I sent my eldest to grab some hair ties for me at Target. She came back with about 40 of them, all black. I’d have chosen differently, but so what? I simply said thank you. I now have an abundance of plain, black hair ties. They work fine. When the stakes are low enough, unexpected or even wacky choices don’t matter. As the stakes go up, though, choices should receive consideration and scrutiny after the fact. I’d suggest that where educational policy is concerned, choices should even carry with them evaluation periods and pilot programs.

Learning standards. The words sound so simple, so innocuous — the Common Core Learning Standards. Our shift to the Common Core standards has been sucking up enormous amounts of time and money — and will continue to do so. Shifting away from those sometimes unfortunate standards will require even more time and money.  New standards require many meetings and professional developments to teach to educators, as well as new lesson plans, new lesson sequences, and often new books and software.

“Bad news for supporters of national education curriculum: States with education standards most closely aligned to Common Core fared worse on math tests than states with their own standards, according to a new study.” http://dailycaller.com/2014/03/18/common-core-gets-awful-review-in-new-study/The study, conducted by the Brookings Institution, compared standardized test scores for all 50 states over the last five years. It found that states using education standards that are most dissimilar to Common Core tended to score the highest on math.

Check out http://www.nationalreview.com/article/373840/ten-dumbest-common-core-problems-alec-torres for a little graveyard humor on the Common Core standards.
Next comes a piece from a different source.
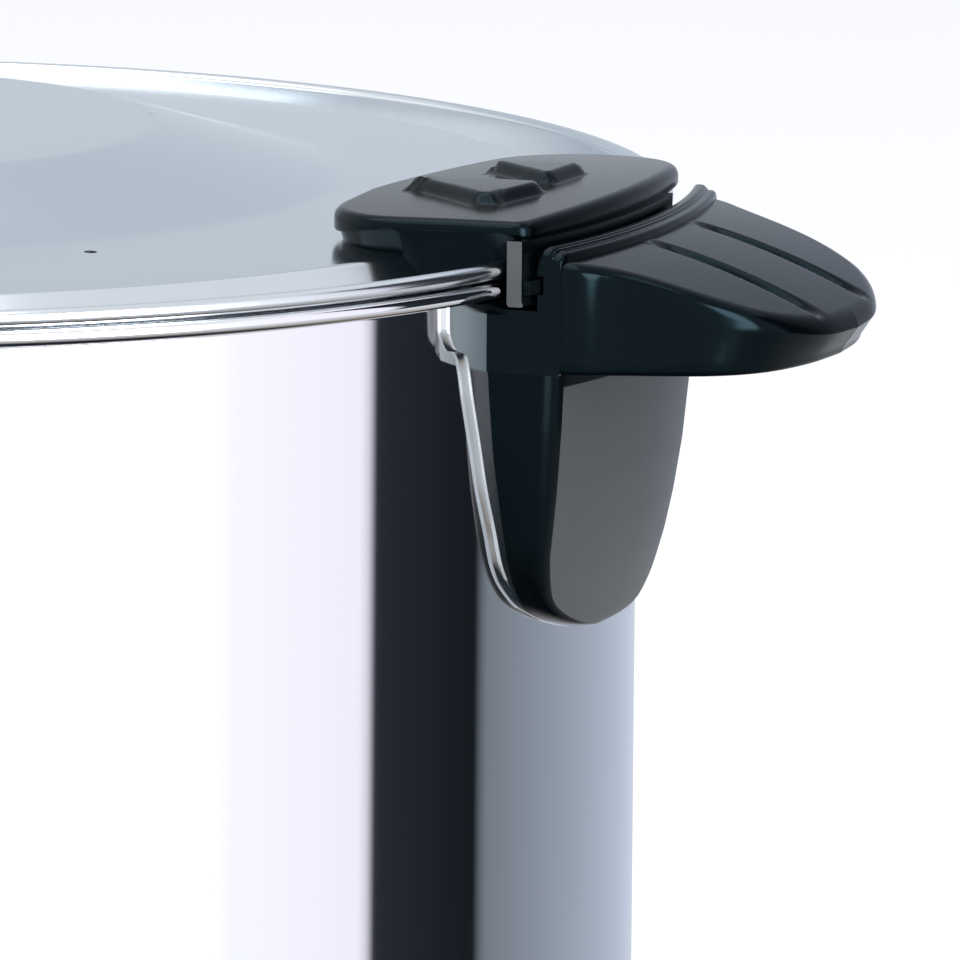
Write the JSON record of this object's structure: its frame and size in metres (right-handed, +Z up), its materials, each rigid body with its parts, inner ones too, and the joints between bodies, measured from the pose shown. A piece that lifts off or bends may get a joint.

[1] I don’t know whether to hope the Common Core survives this administration or not. The Core has serious flaws in my view, especially in its non-research-based expectations for students in earlier grades and lack of planning for alternative high school programs beyond the one goal of college, college, college. But rewriting all those standards and making everyone drop everything to learn another new set of standards… Again! …Aaghh. We would probably minimize our pain by fixing the Core, rather than creating yet more standards. The whole situation reminds me of a North Shore remodeling run amuck, where a too-wealthy, too-bored trophy wife keeps changing her mind about floors, fabrics, paints and lighting until nothing works and nobody knows what to expect. We don’t need to create the perfect standards as much as we need to find a good set of robust, adaptable standards that we can and will stick with – allowing for much needed continuity of instruction. The Core has played hell with that continuity, incidentally. That’s a major part of the reason my students were drowning that last year.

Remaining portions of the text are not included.